Thank you, Mr. Chair.
I think there were four questions, and I have four minutes.
I'll go quite quickly through the issue you raise in terms of environmental indicators.
I think, Mr. Chair, the honourable member is absolutely right that the Canadian environmental sustainability indicators program, which runs at about $9.2 million a year, was renewed for two years by this government in the budget. That program will enable the collection of water quality information, air quality information, and protected lands information across the country. It's a very important program, and in my view, and in the view of the federal sustainable development office, that renewal has been intrinsically positive to our ability to create results-based indicators to track the strategy.
I think the member's right in the sense that there are other environmental indicators, beyond the ones funded in this program, and that you have to have a picture of the whole thing.
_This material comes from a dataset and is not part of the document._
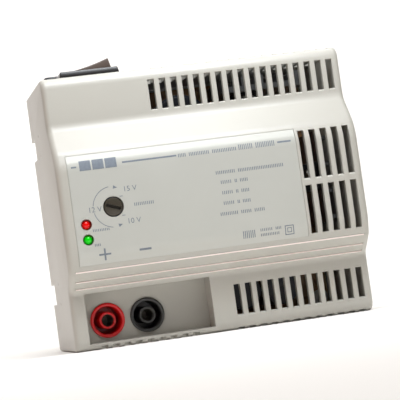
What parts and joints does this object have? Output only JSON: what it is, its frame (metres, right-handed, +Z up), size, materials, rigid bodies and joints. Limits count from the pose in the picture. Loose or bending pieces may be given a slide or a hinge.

But the continuation of that $9 million program is really key to providing us with the tools we need for this.
In terms of the funding for Environment Canada, I don't know where it ranks. I know that our mains this year have asked Parliament for $1.1 billion. That would make it far above the second or third smallest. I think we're somewhere in the middle of the pack, but I couldn't say exactly where.
In terms of EC being the enviro-cop of econometric capacity, let me say that as the assistant deputy minister of strategic policy, I am responsible for economic analysis in Environment Canada. I can tell you that our ability to do econometric modelling and enviro-econometric modelling can't be touched.
The Department of Finance sometimes gets nervous, because we can model impacts that they can't touch and don't understand. I've been in charge of econometric modelling at the Department of Agriculture and at Environment Canada, and actually, we have a pretty good capacity.